* [DIRECTIONS FOR THIS TASK]
Quote verbatim the span of lines that begins the listing below and closes with the line containing "LEFT_BEVEL = 6.0".

* [SOURCE MATERIAL]
================

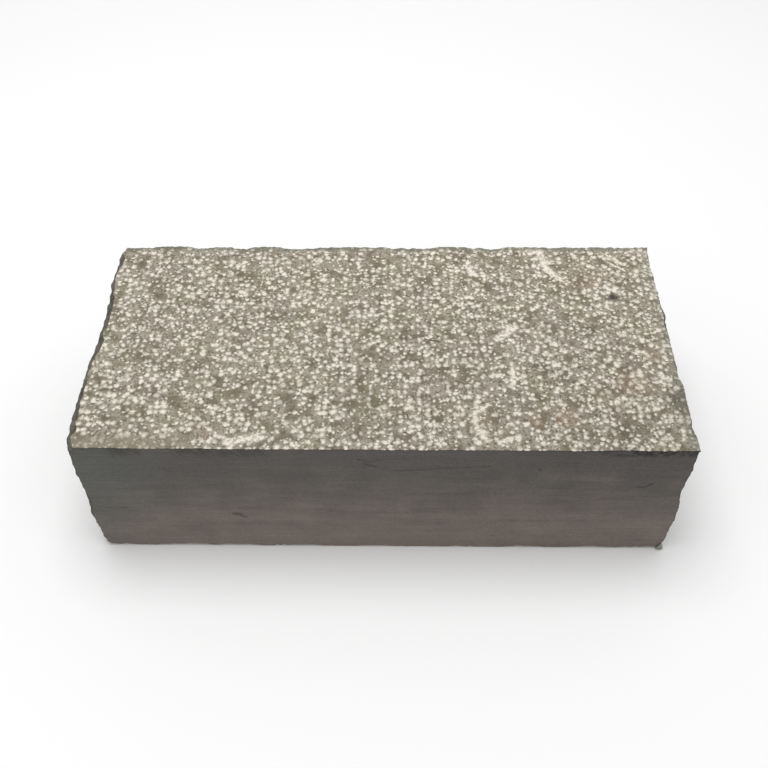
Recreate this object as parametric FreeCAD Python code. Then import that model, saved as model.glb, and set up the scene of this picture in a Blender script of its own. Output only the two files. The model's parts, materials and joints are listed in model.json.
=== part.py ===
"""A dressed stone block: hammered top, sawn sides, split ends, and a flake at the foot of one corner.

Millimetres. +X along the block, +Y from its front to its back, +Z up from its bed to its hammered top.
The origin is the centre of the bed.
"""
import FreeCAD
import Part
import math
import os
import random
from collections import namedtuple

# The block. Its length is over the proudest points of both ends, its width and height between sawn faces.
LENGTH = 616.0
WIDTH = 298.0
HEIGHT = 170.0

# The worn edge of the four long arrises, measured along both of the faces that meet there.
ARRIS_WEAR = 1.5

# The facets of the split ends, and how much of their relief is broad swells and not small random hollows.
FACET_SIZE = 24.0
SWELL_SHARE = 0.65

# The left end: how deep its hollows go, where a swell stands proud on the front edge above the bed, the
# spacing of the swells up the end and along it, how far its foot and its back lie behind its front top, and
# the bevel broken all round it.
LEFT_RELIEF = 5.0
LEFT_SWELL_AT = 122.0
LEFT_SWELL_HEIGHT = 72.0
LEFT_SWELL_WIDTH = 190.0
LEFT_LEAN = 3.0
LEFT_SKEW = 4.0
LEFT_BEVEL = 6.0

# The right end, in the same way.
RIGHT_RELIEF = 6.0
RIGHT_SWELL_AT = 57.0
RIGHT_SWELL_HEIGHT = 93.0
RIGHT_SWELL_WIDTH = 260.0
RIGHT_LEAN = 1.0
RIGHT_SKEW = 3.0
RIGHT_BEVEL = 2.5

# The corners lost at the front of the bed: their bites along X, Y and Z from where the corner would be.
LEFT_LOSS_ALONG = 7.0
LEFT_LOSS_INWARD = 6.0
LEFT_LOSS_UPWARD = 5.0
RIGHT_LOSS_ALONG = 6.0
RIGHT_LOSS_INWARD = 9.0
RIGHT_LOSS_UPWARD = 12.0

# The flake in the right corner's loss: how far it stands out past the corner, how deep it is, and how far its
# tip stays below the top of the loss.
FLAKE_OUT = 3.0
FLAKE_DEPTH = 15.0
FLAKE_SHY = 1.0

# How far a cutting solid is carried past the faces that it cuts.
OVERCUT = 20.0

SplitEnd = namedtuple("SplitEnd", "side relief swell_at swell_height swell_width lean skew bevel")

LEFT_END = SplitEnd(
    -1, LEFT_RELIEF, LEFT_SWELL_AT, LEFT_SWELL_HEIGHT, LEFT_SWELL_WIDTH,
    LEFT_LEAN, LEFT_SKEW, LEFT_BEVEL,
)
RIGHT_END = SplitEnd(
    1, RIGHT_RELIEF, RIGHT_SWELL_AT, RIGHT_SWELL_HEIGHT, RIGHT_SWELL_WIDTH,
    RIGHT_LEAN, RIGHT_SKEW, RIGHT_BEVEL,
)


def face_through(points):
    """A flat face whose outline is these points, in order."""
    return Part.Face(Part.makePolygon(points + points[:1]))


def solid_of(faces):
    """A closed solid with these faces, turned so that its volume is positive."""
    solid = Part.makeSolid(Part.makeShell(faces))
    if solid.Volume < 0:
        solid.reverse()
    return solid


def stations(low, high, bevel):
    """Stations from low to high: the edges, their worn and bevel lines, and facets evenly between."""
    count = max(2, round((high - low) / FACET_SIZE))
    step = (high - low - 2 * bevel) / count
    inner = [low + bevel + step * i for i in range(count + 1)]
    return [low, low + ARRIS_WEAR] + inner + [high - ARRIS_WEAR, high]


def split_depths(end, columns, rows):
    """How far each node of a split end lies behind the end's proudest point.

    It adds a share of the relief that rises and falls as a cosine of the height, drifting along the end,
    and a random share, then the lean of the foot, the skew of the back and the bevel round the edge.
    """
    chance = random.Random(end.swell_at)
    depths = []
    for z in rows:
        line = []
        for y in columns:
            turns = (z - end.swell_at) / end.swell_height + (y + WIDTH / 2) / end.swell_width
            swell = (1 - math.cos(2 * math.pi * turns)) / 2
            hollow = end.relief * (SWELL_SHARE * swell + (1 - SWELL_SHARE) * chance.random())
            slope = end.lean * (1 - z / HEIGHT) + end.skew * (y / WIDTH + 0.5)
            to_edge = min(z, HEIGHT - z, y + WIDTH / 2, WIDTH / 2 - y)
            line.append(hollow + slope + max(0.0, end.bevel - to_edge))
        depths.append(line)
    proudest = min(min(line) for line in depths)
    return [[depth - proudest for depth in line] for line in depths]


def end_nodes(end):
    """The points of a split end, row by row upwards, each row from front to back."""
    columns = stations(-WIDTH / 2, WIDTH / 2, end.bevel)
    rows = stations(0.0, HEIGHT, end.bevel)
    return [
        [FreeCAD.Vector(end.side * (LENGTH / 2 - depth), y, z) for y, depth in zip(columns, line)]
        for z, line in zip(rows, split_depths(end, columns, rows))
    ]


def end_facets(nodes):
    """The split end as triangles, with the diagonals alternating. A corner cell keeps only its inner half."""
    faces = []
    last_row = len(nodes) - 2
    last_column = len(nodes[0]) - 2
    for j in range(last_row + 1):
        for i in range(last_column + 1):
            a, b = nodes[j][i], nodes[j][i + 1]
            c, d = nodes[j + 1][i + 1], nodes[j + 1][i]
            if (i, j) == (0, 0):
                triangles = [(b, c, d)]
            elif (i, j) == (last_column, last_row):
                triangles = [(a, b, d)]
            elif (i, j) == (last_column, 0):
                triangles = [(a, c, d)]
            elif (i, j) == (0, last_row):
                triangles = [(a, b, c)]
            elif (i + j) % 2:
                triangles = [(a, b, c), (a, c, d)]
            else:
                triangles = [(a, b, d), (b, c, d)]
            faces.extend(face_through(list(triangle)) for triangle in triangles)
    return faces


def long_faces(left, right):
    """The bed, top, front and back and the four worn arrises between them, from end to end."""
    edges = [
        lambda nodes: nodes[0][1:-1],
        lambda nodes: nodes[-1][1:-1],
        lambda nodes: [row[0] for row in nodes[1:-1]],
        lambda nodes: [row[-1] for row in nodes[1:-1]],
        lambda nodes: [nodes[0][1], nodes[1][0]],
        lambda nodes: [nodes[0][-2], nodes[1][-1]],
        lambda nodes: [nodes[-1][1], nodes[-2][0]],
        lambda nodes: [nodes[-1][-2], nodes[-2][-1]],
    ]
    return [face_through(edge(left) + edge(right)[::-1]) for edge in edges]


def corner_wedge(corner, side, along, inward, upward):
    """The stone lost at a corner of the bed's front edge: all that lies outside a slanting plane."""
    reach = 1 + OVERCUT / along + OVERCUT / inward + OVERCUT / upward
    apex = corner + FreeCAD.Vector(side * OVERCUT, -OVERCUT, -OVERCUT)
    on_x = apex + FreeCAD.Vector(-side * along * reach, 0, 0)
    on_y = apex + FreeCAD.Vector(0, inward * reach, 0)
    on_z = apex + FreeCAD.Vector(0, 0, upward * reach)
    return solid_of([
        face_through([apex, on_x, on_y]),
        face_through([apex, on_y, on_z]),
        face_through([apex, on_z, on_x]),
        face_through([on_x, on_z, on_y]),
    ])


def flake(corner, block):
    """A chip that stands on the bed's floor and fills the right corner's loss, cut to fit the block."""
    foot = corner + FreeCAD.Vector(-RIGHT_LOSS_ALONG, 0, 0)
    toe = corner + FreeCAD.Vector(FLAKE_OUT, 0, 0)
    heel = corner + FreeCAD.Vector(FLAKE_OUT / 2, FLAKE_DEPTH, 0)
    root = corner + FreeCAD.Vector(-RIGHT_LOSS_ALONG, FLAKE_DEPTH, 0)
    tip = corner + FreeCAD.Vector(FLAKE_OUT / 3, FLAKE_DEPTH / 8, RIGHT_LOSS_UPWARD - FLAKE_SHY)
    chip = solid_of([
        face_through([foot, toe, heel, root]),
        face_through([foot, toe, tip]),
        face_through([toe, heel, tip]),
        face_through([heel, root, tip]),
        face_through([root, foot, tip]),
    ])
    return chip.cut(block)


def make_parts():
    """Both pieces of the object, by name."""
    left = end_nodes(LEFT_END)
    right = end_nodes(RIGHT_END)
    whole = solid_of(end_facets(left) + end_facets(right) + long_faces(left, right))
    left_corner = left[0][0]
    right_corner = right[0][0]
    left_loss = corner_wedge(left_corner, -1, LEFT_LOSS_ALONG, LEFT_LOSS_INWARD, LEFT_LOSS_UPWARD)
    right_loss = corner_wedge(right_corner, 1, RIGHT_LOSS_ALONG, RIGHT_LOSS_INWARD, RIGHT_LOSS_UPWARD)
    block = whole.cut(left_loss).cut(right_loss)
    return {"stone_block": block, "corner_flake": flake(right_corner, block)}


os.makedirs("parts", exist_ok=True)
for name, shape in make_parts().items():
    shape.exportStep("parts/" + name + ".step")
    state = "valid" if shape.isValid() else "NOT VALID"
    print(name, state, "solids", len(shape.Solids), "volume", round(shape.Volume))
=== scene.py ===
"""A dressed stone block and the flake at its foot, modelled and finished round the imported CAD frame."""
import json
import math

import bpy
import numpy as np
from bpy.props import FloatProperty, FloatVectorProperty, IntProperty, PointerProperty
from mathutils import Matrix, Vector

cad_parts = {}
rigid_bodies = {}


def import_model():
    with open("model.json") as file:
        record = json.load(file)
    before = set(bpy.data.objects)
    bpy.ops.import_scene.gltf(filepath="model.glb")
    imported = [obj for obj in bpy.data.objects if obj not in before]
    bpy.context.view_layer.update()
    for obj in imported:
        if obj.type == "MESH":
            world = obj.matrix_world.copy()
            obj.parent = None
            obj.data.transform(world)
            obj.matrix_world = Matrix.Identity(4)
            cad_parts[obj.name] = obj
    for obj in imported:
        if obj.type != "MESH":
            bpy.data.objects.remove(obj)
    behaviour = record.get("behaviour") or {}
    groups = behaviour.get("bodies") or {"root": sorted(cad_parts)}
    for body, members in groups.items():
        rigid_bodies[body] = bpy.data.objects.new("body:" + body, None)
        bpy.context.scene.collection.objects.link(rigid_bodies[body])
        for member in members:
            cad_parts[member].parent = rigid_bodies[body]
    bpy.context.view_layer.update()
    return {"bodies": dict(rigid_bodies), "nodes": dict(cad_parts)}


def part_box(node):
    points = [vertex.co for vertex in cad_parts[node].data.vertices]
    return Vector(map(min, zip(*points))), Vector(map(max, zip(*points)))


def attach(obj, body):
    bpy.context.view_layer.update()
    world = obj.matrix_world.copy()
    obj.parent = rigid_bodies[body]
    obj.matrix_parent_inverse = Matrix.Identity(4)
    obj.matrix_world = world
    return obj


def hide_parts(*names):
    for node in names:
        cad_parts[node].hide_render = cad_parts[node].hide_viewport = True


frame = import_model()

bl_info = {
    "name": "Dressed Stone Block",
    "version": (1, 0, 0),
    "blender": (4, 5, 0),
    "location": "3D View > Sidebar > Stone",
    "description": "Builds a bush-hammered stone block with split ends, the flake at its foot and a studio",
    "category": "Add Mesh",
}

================

* [EXERCISE RESULT]
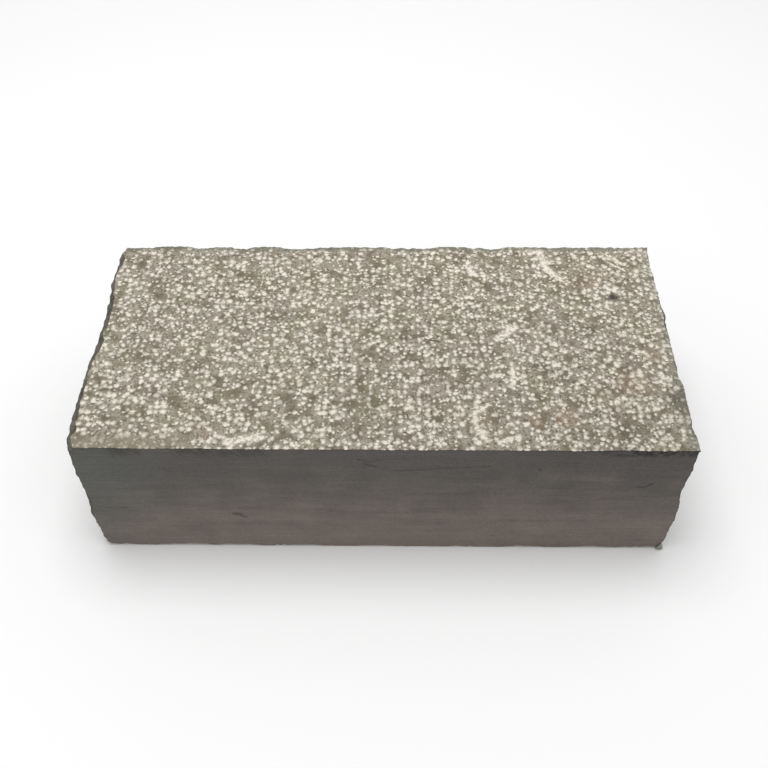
Recreate this object as parametric FreeCAD Python code. Then import that model, saved as model.glb, and set up the scene of this picture in a Blender script of its own. Output only the two files. The model's parts, materials and joints are listed in model.json.
=== part.py ===
"""A dressed stone block: hammered top, sawn sides, split ends, and a flake at the foot of one corner.

Millimetres. +X along the block, +Y from its front to its back, +Z up from its bed to its hammered top.
The origin is the centre of the bed.
"""
import FreeCAD
import Part
import math
import os
import random
from collections import namedtuple

# The block. Its length is over the proudest points of both ends, its width and height between sawn faces.
LENGTH = 616.0
WIDTH = 298.0
HEIGHT = 170.0

# The worn edge of the four long arrises, measured along both of the faces that meet there.
ARRIS_WEAR = 1.5

# The facets of the split ends, and how much of their relief is broad swells and not small random hollows.
FACET_SIZE = 24.0
SWELL_SHARE = 0.65

# The left end: how deep its hollows go, where a swell stands proud on the front edge above the bed, the
# spacing of the swells up the end and along it, how far its foot and its back lie behind its front top, and
# the bevel broken all round it.
LEFT_RELIEF = 5.0
LEFT_SWELL_AT = 122.0
LEFT_SWELL_HEIGHT = 72.0
LEFT_SWELL_WIDTH = 190.0
LEFT_LEAN = 3.0
LEFT_SKEW = 4.0
LEFT_BEVEL = 6.0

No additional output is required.